PICKERING: Yeah, I would like to consult my notes just to be sure that what I have to say is stated clearly and correctly. We see evidence that we think is quite clear on contacts between Sudan and Iraq. In fact, al Shifa officials, early in the company's history, we believe were in touch with Iraqi individuals associated with Iraq's VX program.

Ambassador Bill Richardson, at the time U.S. ambassador to the United Nations, echoed those sentiments in an appearance on CNN's "Late Edition with Wolf Blitzer," on August 30, 1998. He called the targeting "one of the finest hours of our intelligence people."

"We know for a fact, physical evidence, soil samples of VX precursor--chemical precursor at the site," said Richardson. "Secondly, Wolf, direct evidence of ties between Osama bin Laden and the Military Industrial Corporation--the al Shifa factory was part of that. This is an operation--a collection of buildings that does a lot of this dirty munitions stuff. And, thirdly, there is no evidence that this precursor has a commercial application.
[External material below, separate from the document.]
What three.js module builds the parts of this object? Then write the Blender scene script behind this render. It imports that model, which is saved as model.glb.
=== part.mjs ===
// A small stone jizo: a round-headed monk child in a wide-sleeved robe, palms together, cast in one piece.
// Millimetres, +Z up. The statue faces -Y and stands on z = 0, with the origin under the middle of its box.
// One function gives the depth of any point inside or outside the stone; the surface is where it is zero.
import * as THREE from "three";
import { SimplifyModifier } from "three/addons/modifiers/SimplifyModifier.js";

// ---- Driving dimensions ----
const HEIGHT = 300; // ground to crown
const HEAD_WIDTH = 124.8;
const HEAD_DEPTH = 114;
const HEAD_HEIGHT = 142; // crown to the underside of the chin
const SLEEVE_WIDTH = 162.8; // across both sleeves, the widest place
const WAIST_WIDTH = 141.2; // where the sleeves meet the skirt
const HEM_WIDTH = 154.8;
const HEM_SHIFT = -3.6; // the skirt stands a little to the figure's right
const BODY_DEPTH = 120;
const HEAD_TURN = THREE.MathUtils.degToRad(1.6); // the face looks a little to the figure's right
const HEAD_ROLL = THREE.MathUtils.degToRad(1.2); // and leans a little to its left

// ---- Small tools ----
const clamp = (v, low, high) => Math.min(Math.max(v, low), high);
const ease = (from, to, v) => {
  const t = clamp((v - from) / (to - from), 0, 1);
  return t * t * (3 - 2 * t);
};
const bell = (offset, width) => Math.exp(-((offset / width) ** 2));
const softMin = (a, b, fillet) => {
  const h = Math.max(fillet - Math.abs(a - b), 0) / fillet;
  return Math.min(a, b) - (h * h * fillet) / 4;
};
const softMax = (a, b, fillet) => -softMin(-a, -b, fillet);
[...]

So, you combine that with Sudan support for terrorism, their connections with Iraq on VX, and you combine that, also, with the chemical precursor issue, and Sudan's leadership support for Osama bin Laden, and you've got a pretty clear cut case."

If the case appeared "clear cut" to top Clinton administration officials, it was not as open-and-shut to the news media. Press reports brimmed with speculation about bad intelligence or even the misuse of intelligence. In an October 27, 1999, article, New York Times reporter James Risen went back and reexamined the intelligence. He wrote: "At the pivotal meeting reviewing the targets, the Director of Central Intelligence, George J. Tenet, was said to have cautioned Mr. Clinton's top advisers that while he believed that the evidence connecting Mr. Bin Laden to the factory was strong, it was less than ironclad." Risen also reported that Secretary of State Madeleine Albright had shut down an investigation into the targeting after questions were raised by the department's Bureau of Intelligence and Research (the same intelligence team that raised questions about prewar intelligence relating to the war in Iraq).